> **EXERCISE**
Extract exactly those lines that lie between the start of the material and the line with "return Wire(self, node.outputs[out])", including both boundary lines and no others.

> **DATA BLOCK**

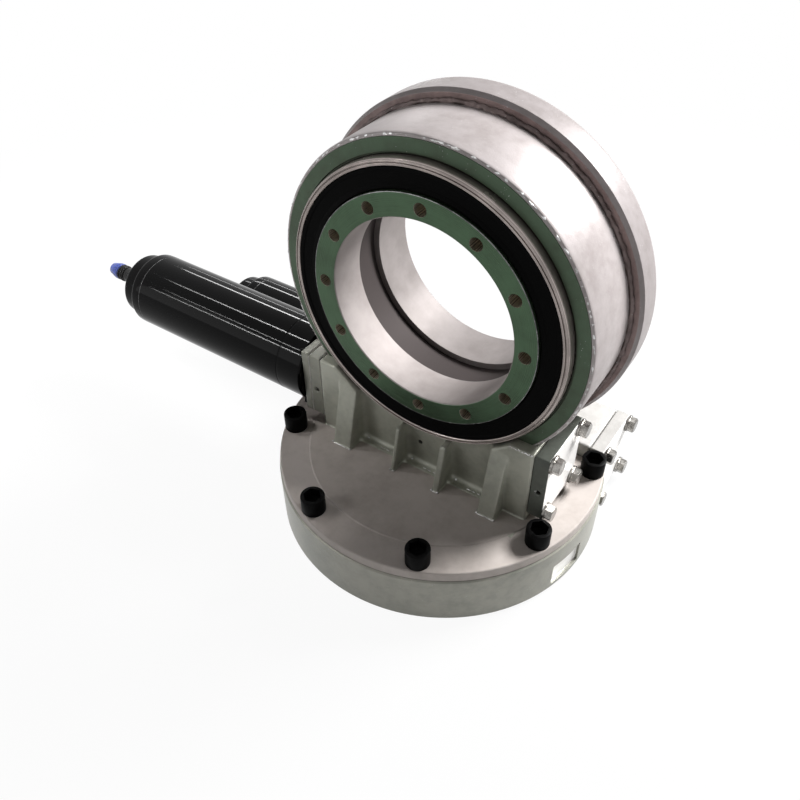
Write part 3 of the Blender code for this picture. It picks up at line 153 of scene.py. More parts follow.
class Graph:
    """The nodes of one material or of the world."""

    def __init__(self, owner: bpy.types.Material | bpy.types.World) -> None:
        """Args: owner: the material or world, whose nodes are made anew."""
        self.owner = owner
        self.owner.use_nodes = True
        self.tree = self.owner.node_tree
        self.tree.nodes.clear()

    def node(
        self, kind: str, settings: dict | None = None, sockets: dict | None = None, out: int | str = 0
    ) -> Wire:
        """Adds one node.

        Args:
            kind: the node's type.
            settings: its settings, set first.
            sockets: values or links of its inputs.
            out: the output to return.
        Returns:
            The chosen output.
        """
        node = self.tree.nodes.new(kind)
        for key, value in (settings or {}).items():
            setattr(node, key, value)
        for key, value in (sockets or {}).items():
            if isinstance(value, Wire):
                self.tree.links.new(value.socket, node.inputs[key])
            else:
                node.inputs[key].default_value = value
        return Wire(self, node.outputs[out])

    def place(self) -> Wire:
        """The point on the piece, in metres."""
        return self.node("ShaderNodeTexCoord", out="Object")

    def noise(self, at: Wire, scale: float, detail: float = 3.0, rough: float = 0.55) -> Wire:
        """Even noise from 0 to 1 in three dimensions."""
        return self.node(
            "ShaderNodeTexNoise",
            {"noise_dimensions": "3D"},
            {"Vector": at, "Scale": scale, "Detail": detail, "Roughness": rough},
        )

    def lines(self, along: Wire, scale: float, detail: float = 4.0) -> Wire:
        """Noise that changes along one measure only, as a tool's lines do."""
        return self.node(
            "ShaderNodeTexNoise", {"noise_dimensions": "1D"}, {"W": along, "Scale": scale, "Detail": detail}
        )

    def stretched(self, at: Wire, scale: Point) -> Wire:
        """The point with each axis scaled."""
        return self.node("ShaderNodeMapping", {"vector_type": "POINT"}, {"Vector": at, "Scale": scale})

    def mixed(self, share: Wire | float, first: Wire | Colour, second: Wire | Colour) -> Wire:
        """A colour from first at share 0 to second at share 1."""
        return self.node(
            "ShaderNodeMix",
            {"data_type": "RGBA", "clamp_factor": True},
            {0: share, 6: first, 7: second},
            out=2,
        )

    def corners(self, reach: float) -> Wire:
        """How closed in a point is, from 0 in the open to 1 in a corner within reach."""
        open_share = self.node(
            "ShaderNodeAmbientOcclusion", {"samples": 8}, {"Distance": reach}, out="AO"
        )
        return 1 - open_share

    def from_axis(self, at: Wire, axis: Axis, centre: Point) -> Wire:
        """The distance from a turned piece's axis.

        Args:
            at: the point on the piece.
            axis: the way the axis points.
            centre: a point on it.
        Returns:
            The distance in metres.
        """
        split = self.node("ShaderNodeSeparateXYZ", {}, {0: at}).socket.node
        skipped = {Axis.RIGHT: 0, Axis.BACK: 1, Axis.UP: 2}[axis]
        first, second = [i for i in range(3) if i != skipped]
        a = Wire(self, split.outputs[first]) - centre[first]
        b = Wire(self, split.outputs[second]) - centre[second]
        return (a * a + b * b) ** 0.5

    def bumped(self, height: Wire, strength: float, depth: float) -> Wire:
        """A normal that follows a height."""
        return self.node(
            "ShaderNodeBump", {}, {"Strength": strength, "Distance": depth, "Height": height}
        )

    def seen(self) -> Wire:
        """1 where the camera or a reflection looks, and 0 for the light that falls on the drive."""
        seen = self.node("ShaderNodeLightPath", out="Is Camera Ray")
        for kind in ("Is Glossy Ray", "Is Transmission Ray"):
            seen = seen + self.node("ShaderNodeLightPath", out=kind)
        return seen

    def end(self, shader: Wire, kind: str = "ShaderNodeOutputMaterial") -> None:
        """Links the last shader to an output of its kind."""
        output = self.tree.nodes.new(kind)
        self.tree.links.new(shader.socket, output.inputs["Surface"])

    def surface(self, values: dict) -> bpy.types.Material:
        """Ends the material with its shader. Args: values: the shader's sockets. Returns: the material."""
        self.end(self.node("ShaderNodeBsdfPrincipled", {}, values))
        return self.owner


def grey(value: float, warm: float = 0.0, green: float = 0.0) -> Colour:
    """A near-grey. Args: value: its level. warm: share towards brown. green: share towards green."""
    return (
        value * (1 + warm - 0.6 * green),
        value * (1 + 0.2 * warm + 0.4 * green),
        value * (1 - warm - 0.2 * green),
        1.0,
    )


@dataclass(frozen=True)
class Finish:
    """A surface finish; each kind paints its own nodes."""

    name: str

    def paint(self, graph: Graph) -> bpy.types.Material:
        """Args: graph: an empty material. Returns: the finished one."""
        raise NotImplementedError

    def material(self) -> bpy.types.Material:
        """The material of this finish, made once."""
        made = bpy.data.materials.get(self.name)
        return made or self.paint(Graph(bpy.data.materials.new(self.name)))


@dataclass(frozen=True)
class CastPaint(Finish):
    """Silver paint on a casting: metal flake painted as bright glint specks, cloudy tone, grain, and painted
    shade in the corners.
    """

    tone: Colour = (0.5, 0.5, 0.5, 1.0)
    shade: Colour = (0.3, 0.3, 0.3, 1.0)
    # The colour of the painted shade in corners, and below it how far that shade reaches.
    corner_shade_colour: Colour = (0.05, 0.045, 0.04, 1.0)
    metal: float = 0.45
    rough: float = 0.36
    grain: float = 0.35
    fleck_glints: float = 0.5
    level: float = 0.25
    corner_shade_reach: float = 0.010

    def paint(self, graph: Graph) -> bpy.types.Material:
        """The paint's nodes. Args: graph: an empty material. Returns: the finished one."""
        at = graph.place()
        cloud = graph.noise(at, 14.0, 4.0, 0.6)
        mottle = graph.noise(at, 90.0, 4.0, 0.6)
        # Painted glints: small specks of the metal flake, put into the colour near white.
        cell = graph.node("ShaderNodeTexVoronoi", {"feature": "F1"}, {"Vector": at, "Scale": 420.0})
        fleck_glint = (1 - cell.between(0.05, 0.16)) * graph.noise(at, 60.0, 2.0).between(0.52, 0.66)
        base = graph.mixed((cloud * 0.6 + mottle * 0.4).between(0.32, 0.62), self.shade, self.tone)
        # Painted shade: the colour darkens where a corner closes in, patchy with the mottle.
        corner = graph.corners(self.corner_shade_reach).between(0.25, 0.95)
        corner_shaded = graph.mixed(corner * (0.55 + 0.45 * mottle) * 0.85, base, self.corner_shade_colour)
        bright = graph.mixed(fleck_glint * self.fleck_glints, corner_shaded, grey(0.92))
        grain = graph.noise(at, 900.0, 3.0, 0.6)
        lumps = graph.noise(at, 210.0, 3.0, 0.5)
        return graph.surface(
            {
                "Base Color": bright,
                "Metallic": self.metal,
                "Roughness": self.rough + 0.16 * (mottle - 0.5) + 0.25 * corner,
                "Specular IOR Level": self.level,
                "Normal": graph.bumped(grain * 0.45 + lumps * 0.55, self.grain, 0.0006),
            }
        )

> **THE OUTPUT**
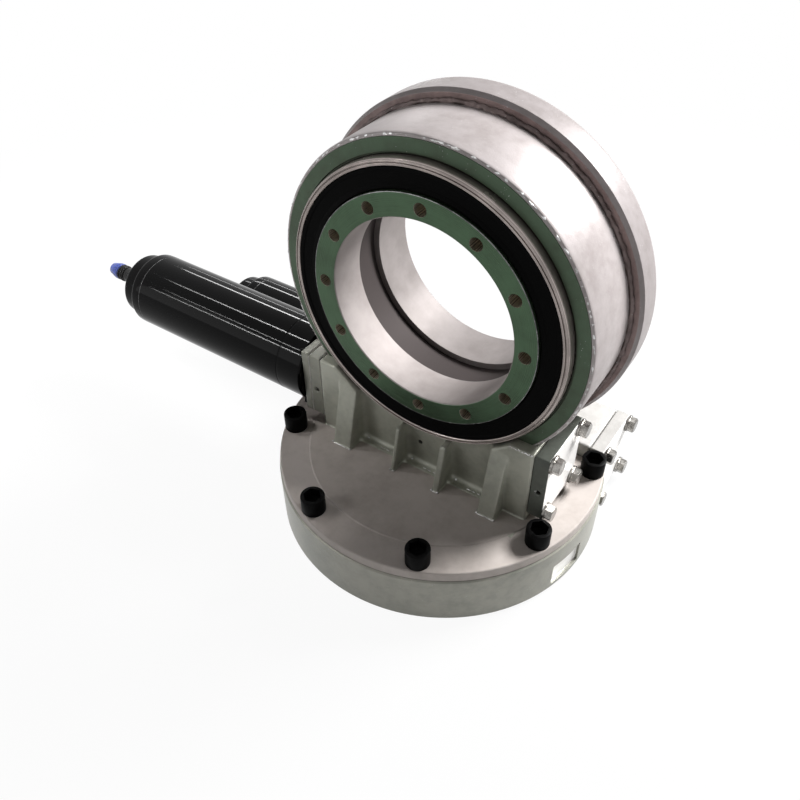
Write part 3 of the Blender code for this picture. It picks up at line 153 of scene.py. More parts follow.
class Graph:
    """The nodes of one material or of the world."""

    def __init__(self, owner: bpy.types.Material | bpy.types.World) -> None:
        """Args: owner: the material or world, whose nodes are made anew."""
        self.owner = owner
        self.owner.use_nodes = True
        self.tree = self.owner.node_tree
        self.tree.nodes.clear()

    def node(
        self, kind: str, settings: dict | None = None, sockets: dict | None = None, out: int | str = 0
    ) -> Wire:
        """Adds one node.

        Args:
            kind: the node's type.
            settings: its settings, set first.
            sockets: values or links of its inputs.
            out: the output to return.
        Returns:
            The chosen output.
        """
        node = self.tree.nodes.new(kind)
        for key, value in (settings or {}).items():
            setattr(node, key, value)
        for key, value in (sockets or {}).items():
            if isinstance(value, Wire):
                self.tree.links.new(value.socket, node.inputs[key])
            else:
                node.inputs[key].default_value = value
        return Wire(self, node.outputs[out])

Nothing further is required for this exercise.